**Description of the task**
Would you restate, exactly as they appear, the lines from the one containing "hide_parts(*fleshNodes)" through the end of the data below?

**Input material**
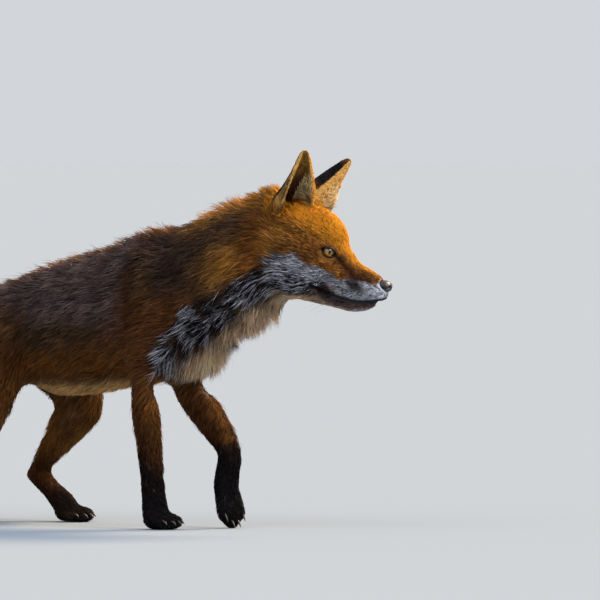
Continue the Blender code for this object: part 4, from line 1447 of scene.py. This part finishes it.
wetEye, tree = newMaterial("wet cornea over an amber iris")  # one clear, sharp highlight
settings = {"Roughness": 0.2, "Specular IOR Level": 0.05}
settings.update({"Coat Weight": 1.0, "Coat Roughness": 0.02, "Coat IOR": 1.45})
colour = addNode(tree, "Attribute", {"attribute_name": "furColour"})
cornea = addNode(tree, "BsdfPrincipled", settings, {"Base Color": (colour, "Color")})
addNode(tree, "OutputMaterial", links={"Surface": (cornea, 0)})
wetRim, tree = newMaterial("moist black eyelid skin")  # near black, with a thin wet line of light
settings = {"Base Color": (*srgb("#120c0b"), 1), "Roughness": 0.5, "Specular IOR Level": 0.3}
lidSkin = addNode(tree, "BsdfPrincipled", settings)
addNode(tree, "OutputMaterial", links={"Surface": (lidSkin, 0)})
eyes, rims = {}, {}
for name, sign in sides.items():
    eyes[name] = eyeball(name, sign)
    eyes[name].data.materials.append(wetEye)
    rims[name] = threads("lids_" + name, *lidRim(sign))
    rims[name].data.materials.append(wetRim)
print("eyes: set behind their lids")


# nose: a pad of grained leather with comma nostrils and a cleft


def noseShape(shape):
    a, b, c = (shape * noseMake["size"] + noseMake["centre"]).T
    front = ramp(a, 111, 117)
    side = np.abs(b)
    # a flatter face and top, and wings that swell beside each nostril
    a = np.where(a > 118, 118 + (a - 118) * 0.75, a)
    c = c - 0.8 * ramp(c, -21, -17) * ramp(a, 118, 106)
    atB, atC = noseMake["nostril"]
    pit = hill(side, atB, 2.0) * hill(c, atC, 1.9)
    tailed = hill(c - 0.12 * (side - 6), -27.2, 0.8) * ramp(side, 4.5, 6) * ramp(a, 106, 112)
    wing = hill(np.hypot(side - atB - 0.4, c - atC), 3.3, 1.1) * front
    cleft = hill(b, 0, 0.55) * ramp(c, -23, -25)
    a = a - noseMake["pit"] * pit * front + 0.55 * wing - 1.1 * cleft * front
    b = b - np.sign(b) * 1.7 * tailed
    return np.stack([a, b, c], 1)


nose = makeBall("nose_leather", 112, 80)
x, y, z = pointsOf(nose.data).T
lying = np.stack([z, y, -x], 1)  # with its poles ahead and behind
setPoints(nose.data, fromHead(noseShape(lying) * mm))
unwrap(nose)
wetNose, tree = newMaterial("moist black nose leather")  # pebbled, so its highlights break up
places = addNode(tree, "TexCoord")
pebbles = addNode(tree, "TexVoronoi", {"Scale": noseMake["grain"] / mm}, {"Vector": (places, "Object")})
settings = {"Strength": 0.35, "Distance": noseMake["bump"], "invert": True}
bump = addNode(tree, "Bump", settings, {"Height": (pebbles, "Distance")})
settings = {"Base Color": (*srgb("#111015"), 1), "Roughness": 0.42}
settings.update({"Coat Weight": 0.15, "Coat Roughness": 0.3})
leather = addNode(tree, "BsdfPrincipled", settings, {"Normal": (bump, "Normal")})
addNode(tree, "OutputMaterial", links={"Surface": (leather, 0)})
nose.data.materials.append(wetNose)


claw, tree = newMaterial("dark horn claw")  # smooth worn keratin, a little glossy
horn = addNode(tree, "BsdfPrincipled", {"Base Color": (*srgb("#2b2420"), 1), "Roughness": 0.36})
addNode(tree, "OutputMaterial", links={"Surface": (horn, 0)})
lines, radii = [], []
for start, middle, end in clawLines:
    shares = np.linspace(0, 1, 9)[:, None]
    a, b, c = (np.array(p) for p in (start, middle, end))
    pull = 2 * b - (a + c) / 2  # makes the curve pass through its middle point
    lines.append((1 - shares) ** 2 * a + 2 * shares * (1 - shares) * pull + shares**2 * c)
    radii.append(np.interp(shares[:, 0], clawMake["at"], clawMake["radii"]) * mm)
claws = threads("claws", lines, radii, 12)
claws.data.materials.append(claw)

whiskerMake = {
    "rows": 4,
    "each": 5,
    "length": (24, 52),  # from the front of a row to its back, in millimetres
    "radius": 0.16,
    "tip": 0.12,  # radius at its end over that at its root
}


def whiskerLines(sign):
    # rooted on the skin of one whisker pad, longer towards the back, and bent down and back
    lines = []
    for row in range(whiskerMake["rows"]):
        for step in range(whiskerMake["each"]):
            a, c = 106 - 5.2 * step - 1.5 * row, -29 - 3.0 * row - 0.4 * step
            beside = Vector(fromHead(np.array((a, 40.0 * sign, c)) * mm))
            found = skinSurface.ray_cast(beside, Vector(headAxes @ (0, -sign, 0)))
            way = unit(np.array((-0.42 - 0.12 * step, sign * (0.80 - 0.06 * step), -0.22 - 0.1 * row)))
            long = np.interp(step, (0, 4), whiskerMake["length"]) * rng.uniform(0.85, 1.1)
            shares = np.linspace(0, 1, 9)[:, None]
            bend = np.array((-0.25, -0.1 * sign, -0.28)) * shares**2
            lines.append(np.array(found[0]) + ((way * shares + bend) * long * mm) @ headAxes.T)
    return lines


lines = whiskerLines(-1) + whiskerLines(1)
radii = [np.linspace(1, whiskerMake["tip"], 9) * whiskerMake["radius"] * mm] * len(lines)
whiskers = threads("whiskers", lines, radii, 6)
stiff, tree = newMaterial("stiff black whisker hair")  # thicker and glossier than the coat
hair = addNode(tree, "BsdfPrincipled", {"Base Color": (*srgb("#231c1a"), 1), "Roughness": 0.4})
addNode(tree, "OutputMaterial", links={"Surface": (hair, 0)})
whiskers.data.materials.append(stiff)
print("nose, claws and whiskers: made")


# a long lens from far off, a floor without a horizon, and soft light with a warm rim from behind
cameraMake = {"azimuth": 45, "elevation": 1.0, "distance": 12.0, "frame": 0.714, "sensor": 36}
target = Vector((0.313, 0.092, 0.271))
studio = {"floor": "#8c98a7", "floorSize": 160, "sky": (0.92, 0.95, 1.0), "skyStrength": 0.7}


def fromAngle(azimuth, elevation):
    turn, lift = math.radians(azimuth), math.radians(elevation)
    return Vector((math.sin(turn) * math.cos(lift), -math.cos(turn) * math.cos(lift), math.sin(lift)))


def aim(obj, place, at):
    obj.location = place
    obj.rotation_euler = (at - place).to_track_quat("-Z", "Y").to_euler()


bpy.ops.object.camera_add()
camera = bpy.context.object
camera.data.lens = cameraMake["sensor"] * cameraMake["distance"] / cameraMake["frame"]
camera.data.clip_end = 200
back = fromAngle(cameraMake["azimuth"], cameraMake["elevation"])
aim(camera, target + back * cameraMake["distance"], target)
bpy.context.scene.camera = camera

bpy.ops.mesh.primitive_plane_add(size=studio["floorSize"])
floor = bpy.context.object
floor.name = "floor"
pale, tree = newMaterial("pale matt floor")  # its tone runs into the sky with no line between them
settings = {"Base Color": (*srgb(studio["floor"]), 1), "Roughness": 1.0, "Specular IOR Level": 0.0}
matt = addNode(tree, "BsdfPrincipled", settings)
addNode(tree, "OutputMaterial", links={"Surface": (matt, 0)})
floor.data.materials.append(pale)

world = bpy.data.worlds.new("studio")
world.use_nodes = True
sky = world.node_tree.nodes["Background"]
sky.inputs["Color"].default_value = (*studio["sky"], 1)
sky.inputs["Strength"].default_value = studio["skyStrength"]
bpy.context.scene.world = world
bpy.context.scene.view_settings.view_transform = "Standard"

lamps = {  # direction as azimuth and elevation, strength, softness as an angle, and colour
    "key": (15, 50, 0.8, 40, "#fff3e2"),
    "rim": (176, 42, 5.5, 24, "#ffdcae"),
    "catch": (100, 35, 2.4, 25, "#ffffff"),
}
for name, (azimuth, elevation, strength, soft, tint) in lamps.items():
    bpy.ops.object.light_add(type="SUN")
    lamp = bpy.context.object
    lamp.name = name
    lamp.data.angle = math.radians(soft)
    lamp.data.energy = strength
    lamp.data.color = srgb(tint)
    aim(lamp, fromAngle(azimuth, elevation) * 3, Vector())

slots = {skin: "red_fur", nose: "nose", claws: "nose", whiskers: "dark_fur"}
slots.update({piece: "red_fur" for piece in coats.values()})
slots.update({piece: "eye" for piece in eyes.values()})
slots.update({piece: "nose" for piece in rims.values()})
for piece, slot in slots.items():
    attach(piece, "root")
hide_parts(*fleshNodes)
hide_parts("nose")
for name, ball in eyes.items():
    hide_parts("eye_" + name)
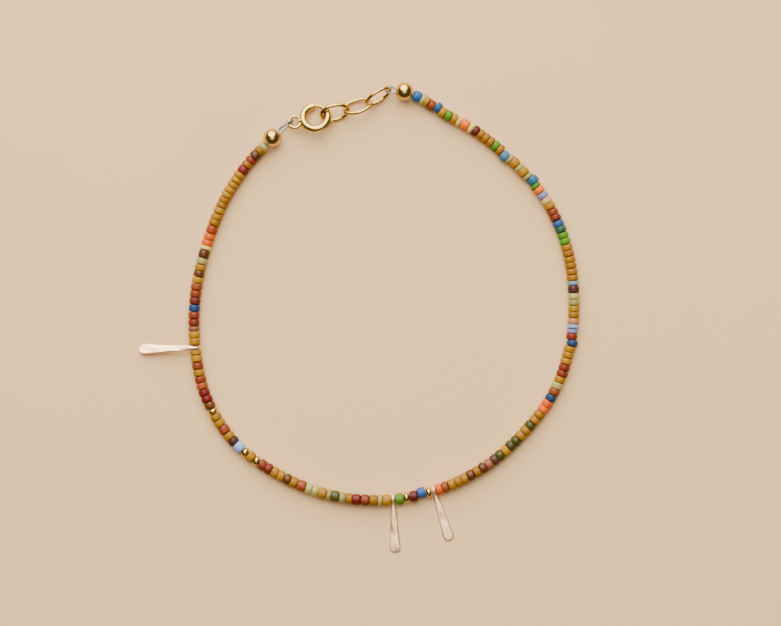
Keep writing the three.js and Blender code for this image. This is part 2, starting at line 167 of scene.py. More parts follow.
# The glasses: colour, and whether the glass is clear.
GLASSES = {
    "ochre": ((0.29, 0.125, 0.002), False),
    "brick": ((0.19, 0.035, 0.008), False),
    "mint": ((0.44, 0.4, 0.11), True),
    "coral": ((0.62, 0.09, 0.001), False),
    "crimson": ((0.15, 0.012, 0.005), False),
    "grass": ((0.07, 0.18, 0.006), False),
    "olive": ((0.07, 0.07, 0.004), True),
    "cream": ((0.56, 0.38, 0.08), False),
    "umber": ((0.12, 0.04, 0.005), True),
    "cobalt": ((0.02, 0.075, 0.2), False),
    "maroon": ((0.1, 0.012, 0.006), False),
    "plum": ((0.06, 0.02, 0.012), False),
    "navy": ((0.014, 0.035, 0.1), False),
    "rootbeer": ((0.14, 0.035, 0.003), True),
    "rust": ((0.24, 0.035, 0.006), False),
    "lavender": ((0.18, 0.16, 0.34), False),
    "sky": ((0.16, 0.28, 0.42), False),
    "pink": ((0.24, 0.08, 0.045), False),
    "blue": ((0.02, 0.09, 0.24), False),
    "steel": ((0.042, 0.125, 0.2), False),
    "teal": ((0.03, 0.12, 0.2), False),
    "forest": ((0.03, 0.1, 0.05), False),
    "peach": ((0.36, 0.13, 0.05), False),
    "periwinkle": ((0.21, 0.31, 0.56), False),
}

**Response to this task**
hide_parts(*fleshNodes)
hide_parts("nose")
for name, ball in eyes.items():
    hide_parts("eye_" + name)
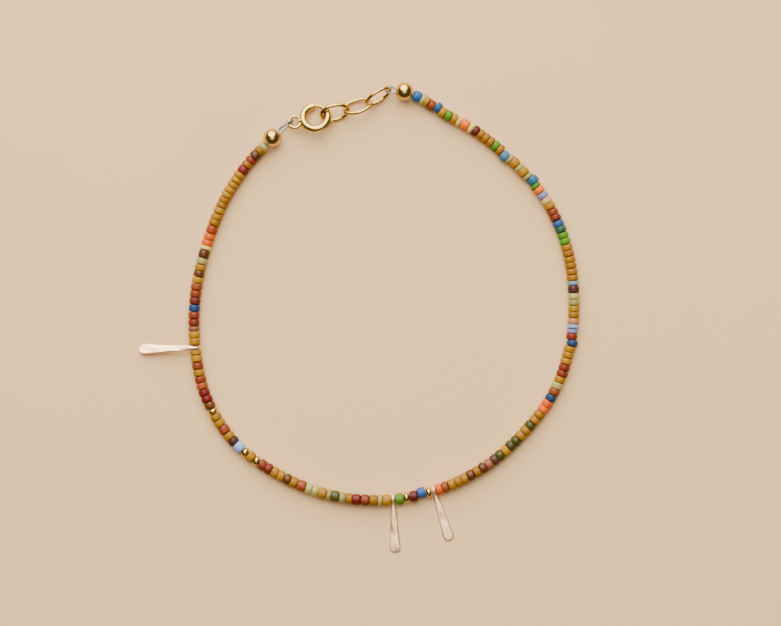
Keep writing the three.js and Blender code for this image. This is part 2, starting at line 167 of scene.py. More parts follow.
# The glasses: colour, and whether the glass is clear.
GLASSES = {
    "ochre": ((0.29, 0.125, 0.002), False),
    "brick": ((0.19, 0.035, 0.008), False),
    "mint": ((0.44, 0.4, 0.11), True),
    "coral": ((0.62, 0.09, 0.001), False),
    "crimson": ((0.15, 0.012, 0.005), False),
    "grass": ((0.07, 0.18, 0.006), False),
    "olive": ((0.07, 0.07, 0.004), True),
    "cream": ((0.56, 0.38, 0.08), False),
    "umber": ((0.12, 0.04, 0.005), True),
    "cobalt": ((0.02, 0.075, 0.2), False),
    "maroon": ((0.1, 0.012, 0.006), False),
    "plum": ((0.06, 0.02, 0.012), False),
    "navy": ((0.014, 0.035, 0.1), False),
    "rootbeer": ((0.14, 0.035, 0.003), True),
    "rust": ((0.24, 0.035, 0.006), False),
    "lavender": ((0.18, 0.16, 0.34), False),
    "sky": ((0.16, 0.28, 0.42), False),
    "pink": ((0.24, 0.08, 0.045), False),
    "blue": ((0.02, 0.09, 0.24), False),
    "steel": ((0.042, 0.125, 0.2), False),
    "teal": ((0.03, 0.12, 0.2), False),
    "forest": ((0.03, 0.1, 0.05), False),
    "peach": ((0.36, 0.13, 0.05), False),
    "periwinkle": ((0.21, 0.31, 0.56), False),
}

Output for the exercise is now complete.